What you need to do: Each line below either holds the string "origin" or doesn't. Count those that do and give only the number.

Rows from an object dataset
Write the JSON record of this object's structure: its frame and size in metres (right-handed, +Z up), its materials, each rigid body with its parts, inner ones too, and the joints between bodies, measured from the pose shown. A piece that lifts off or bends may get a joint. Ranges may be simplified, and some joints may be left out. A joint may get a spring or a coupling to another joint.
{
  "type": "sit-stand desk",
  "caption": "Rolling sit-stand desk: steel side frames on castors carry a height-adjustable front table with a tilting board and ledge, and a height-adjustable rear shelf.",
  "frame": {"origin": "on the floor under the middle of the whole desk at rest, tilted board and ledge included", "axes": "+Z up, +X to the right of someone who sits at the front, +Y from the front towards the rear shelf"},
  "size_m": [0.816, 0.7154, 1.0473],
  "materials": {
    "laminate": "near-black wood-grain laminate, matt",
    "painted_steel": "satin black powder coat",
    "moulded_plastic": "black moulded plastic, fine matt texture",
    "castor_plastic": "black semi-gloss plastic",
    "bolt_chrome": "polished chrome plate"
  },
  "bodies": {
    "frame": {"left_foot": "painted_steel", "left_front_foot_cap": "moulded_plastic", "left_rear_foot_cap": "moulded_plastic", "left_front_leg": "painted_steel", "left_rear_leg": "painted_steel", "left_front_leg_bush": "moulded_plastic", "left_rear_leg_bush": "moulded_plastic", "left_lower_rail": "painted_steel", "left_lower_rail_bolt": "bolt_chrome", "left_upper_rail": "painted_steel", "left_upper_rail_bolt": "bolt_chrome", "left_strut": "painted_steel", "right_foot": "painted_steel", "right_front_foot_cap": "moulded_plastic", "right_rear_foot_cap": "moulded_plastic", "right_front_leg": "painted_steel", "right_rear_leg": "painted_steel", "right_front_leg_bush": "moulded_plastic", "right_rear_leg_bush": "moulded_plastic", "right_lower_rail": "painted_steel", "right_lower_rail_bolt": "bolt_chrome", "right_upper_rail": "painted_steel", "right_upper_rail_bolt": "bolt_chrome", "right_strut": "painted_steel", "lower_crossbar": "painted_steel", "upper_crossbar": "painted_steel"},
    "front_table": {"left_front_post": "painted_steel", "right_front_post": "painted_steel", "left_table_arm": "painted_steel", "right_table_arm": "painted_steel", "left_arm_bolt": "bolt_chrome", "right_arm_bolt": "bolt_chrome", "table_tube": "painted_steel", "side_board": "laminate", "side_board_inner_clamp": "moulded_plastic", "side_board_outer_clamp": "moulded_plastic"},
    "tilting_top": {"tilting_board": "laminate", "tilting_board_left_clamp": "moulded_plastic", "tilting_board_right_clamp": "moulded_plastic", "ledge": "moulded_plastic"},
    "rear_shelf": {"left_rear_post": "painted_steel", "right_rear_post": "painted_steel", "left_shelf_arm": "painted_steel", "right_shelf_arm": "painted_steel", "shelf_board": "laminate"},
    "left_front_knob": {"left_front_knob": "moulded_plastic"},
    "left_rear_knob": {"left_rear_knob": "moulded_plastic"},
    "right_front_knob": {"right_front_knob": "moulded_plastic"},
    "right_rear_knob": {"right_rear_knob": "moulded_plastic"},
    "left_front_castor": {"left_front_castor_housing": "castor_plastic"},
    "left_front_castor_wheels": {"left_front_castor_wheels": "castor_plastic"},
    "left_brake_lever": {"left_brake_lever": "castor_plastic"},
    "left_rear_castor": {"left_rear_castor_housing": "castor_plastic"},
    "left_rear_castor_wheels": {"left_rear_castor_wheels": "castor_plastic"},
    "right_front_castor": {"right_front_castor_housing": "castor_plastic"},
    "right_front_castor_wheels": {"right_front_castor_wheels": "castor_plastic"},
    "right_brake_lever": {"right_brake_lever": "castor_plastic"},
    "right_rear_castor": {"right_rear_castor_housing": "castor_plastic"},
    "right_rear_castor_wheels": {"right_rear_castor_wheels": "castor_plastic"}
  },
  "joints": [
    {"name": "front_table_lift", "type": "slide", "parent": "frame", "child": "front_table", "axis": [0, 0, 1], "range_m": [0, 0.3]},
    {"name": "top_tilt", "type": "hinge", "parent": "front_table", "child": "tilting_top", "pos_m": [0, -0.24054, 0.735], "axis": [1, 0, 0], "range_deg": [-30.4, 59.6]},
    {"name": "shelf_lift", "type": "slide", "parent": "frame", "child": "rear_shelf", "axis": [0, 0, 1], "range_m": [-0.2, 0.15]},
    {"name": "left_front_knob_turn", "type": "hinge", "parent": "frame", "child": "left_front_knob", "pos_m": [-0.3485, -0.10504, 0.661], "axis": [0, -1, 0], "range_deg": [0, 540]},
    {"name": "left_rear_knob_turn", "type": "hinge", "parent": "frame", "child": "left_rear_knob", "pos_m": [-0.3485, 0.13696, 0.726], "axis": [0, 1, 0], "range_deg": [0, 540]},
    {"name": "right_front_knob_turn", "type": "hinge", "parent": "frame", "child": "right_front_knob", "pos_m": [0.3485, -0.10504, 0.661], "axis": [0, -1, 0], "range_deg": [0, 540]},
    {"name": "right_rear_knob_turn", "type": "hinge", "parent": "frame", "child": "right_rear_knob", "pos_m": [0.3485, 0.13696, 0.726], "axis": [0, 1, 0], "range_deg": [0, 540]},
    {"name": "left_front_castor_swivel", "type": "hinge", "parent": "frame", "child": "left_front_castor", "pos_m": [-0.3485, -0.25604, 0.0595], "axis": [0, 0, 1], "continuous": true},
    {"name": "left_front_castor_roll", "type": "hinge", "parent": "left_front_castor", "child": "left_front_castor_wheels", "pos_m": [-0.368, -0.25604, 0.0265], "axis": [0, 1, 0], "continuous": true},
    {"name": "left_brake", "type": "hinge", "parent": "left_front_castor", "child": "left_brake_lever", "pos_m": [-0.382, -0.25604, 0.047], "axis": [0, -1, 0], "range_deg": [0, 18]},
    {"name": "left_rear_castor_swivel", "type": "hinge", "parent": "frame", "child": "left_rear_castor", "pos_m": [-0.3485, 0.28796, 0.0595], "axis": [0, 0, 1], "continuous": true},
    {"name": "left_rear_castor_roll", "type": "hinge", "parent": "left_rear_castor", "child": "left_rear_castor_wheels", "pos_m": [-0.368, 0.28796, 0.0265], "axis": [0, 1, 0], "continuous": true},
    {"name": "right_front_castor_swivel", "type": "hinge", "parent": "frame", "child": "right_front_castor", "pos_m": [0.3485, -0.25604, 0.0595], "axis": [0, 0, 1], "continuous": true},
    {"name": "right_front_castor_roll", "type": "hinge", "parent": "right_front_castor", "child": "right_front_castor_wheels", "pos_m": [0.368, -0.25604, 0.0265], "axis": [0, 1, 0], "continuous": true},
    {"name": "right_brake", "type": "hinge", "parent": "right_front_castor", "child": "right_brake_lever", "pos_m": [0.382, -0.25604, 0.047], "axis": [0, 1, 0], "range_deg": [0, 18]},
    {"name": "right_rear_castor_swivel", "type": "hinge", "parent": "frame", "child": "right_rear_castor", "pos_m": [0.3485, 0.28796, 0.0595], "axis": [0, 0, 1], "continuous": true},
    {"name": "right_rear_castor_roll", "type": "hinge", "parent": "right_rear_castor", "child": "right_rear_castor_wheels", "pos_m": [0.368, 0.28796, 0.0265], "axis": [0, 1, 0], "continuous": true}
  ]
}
* * *
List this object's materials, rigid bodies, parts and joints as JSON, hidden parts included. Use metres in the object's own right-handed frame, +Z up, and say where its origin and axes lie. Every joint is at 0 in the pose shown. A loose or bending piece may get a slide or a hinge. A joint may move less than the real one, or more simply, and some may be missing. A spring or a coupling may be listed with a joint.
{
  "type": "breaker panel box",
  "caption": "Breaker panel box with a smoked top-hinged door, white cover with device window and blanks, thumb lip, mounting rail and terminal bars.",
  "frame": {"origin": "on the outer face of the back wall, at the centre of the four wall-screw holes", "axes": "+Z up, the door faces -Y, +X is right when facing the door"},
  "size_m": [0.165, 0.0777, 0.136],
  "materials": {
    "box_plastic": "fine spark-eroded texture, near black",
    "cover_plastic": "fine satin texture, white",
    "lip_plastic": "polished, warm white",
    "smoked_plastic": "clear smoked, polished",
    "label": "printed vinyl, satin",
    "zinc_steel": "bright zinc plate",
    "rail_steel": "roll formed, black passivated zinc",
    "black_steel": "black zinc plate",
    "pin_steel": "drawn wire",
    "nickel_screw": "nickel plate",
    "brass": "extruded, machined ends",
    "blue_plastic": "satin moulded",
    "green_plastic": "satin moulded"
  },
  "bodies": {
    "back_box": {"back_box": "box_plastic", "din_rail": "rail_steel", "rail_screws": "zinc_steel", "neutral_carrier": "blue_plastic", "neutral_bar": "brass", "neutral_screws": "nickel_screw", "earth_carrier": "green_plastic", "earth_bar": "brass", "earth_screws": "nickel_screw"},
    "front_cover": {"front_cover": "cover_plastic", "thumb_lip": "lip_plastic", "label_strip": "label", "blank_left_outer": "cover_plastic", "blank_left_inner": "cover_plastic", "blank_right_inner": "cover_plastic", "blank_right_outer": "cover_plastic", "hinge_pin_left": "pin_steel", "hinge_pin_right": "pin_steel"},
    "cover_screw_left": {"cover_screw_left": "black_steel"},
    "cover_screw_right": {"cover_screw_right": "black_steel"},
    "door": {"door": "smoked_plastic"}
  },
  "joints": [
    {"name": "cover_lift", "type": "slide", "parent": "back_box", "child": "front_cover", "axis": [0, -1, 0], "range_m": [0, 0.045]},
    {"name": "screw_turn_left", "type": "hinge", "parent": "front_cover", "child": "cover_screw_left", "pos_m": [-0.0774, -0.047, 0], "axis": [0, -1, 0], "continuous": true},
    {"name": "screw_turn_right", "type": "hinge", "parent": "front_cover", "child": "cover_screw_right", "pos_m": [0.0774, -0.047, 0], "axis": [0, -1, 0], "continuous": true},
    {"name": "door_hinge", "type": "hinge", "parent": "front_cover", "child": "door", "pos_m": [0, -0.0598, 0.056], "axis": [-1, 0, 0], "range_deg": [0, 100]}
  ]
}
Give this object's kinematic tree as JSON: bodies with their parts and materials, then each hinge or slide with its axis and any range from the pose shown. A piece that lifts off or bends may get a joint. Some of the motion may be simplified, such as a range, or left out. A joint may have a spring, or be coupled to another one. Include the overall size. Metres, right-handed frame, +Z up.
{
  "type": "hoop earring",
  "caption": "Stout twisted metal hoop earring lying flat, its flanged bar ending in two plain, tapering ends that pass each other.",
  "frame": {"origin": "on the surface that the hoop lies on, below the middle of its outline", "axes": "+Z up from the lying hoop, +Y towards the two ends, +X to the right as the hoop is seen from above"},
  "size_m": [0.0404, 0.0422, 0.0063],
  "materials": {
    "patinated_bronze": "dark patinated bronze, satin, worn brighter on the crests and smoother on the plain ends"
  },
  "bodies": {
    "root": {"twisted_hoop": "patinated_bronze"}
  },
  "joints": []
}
--
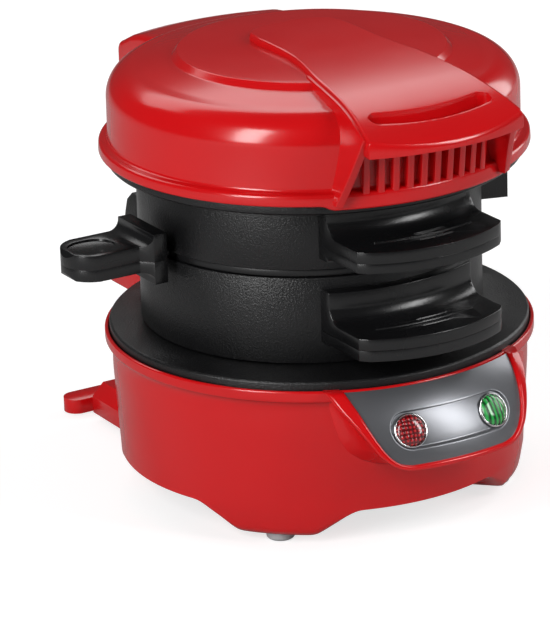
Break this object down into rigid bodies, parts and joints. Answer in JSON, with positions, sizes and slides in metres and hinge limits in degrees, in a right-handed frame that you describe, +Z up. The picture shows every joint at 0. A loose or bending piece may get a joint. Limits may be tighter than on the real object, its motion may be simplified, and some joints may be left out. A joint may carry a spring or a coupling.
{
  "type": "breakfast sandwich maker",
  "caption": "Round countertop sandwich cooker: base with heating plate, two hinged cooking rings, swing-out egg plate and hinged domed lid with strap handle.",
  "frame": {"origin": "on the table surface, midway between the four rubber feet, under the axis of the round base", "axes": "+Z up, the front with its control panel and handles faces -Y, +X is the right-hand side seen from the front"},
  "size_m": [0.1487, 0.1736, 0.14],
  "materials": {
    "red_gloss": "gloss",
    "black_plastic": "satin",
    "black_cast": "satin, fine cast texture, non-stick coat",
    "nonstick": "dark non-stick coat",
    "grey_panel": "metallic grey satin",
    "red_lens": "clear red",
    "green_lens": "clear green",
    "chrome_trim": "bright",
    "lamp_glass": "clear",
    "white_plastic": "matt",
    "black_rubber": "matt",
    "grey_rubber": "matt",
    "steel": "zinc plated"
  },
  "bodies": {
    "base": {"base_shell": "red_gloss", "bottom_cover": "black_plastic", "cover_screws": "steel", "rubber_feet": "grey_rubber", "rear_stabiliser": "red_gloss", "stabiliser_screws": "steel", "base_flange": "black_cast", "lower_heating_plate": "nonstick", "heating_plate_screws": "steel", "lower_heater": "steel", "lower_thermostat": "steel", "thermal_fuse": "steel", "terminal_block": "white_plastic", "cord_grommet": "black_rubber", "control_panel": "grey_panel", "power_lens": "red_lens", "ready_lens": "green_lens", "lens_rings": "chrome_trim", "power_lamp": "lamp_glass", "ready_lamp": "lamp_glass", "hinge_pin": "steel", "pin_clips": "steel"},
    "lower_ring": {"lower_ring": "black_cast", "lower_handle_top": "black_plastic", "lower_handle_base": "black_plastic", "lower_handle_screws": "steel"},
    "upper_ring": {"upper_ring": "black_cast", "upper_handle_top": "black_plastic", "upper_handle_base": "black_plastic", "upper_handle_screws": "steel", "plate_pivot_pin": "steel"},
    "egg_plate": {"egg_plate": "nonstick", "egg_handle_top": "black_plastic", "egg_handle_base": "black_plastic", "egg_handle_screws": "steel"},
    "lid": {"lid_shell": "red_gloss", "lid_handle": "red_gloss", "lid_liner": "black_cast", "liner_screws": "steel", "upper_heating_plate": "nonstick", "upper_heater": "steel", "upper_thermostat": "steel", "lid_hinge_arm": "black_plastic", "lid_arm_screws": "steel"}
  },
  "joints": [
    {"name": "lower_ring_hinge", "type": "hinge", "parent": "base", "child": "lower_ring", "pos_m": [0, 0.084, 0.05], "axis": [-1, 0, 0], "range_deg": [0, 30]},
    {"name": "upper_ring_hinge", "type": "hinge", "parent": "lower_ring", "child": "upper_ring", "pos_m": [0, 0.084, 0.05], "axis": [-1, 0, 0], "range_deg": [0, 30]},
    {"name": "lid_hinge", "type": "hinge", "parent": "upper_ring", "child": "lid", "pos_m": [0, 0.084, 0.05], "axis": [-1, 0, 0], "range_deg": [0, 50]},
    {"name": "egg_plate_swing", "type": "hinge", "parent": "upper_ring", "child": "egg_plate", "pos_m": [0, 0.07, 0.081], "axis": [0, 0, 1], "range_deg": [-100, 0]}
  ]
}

The completed task: 5